The influence of machining induced residual stress and phase transformation on the measurement of subsurface mechanical behavior using nanoindentation

Surface integrity of machined components is critical for product performance in service. Due to the very small scale of the subsurface, nanoindentation can be used to determine the surface/subsurface mechanical properties. However, the test data may be significantly influenced by machining induced residual stresses, strain hardening, size effect, and microstructures. A fundamental relationship between these factors and mechanical behavior in the subsurface is yet to be understood. Furthermore, it is not clear if residual stress in the subsurface can be determined from nanoindentation data.
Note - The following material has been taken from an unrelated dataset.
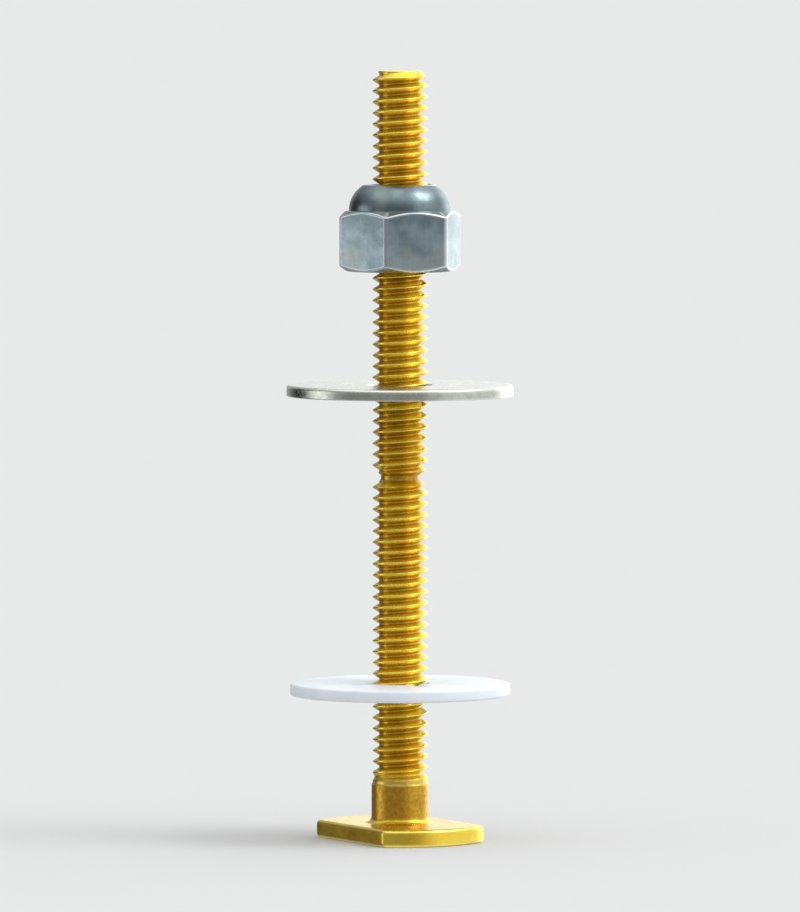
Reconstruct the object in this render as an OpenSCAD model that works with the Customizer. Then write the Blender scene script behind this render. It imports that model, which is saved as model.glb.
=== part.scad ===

This study focuses on the basic relationships between nanohardness, residual stress, and microstructure. A series of nanoindentation tests were conducted on the cross-sections of the machined samples with distinct surface integrity induced by hard turning, grinding, and honing. It was found that white layer increases nanohardness and dark layer decreases nanohardness in subsurface, while strain hardening only slightly increases subsurface hardness. The research results indicate that residual stress nature can be qualitatively determined by the shape of a load-displacement curve and the characteristic parameters such as slope at initial loading, total depth, residual depth, and the ratio of residual depth to total depth. Residual stress affects the load-displacement curve shape at the onset of material yielding. Microstructure changes make a significant difference on the characteristics of a load-displacement curve, while strain hardening exerts slight influence. The effect of residual stress influence on indentation depth can be explained based on the Mohr's circle.